What matters in this Kulterkampf is a newspaper’s ambition, its business acumen, and its cultural imagination. It’s a question of allocation of resources, of what a paper’s owners and editors think is important for readers to know. It is a question of what, in the judgment of the paper’s minders, is news. It’s a question of respect for ordinary readers’ intelligence and their avidity for culture. Famously, books contain news that stays news. I believed when I was editor of the Los Angeles Times Book Review—as I believe now—that there is no more useful framework for understanding America and the world it inhabits. It is through the work of novelists and poets that we understand how we imagine ourselves and contend with the often elusive forces—of which language itself is a foremost factor—that shape us as individuals and families, citizens and communities, and it is through our historians and scientists, journalists and essayists that we wrestle with how we have lived, how the present came to be, and what the future might bring.

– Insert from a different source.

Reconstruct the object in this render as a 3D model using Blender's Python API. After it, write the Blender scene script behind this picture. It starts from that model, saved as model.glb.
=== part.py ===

Readers know that. They know in their bones something newspapers forget at their peril: that without books, indeed, without the news of such books—without literacy—the good society vanishes and barbarism triumphs. I shall never forget overhearing some years ago, on the morning of the first day of the annual Los Angeles Times Festival of Books, a woman asking a UCLA police officer if he expected trouble. He looked at her with surprise and said, “Ma’am, books are like Kryptonite to gangs.” There was more wisdom in that cop’s remark than in a thousand academic monographs on reforming the criminal justice system. What he knew, of course, is what all societies since time immemorial have known: If you want to reduce crime, teach your children to read. Civilization is built on a foundation of books.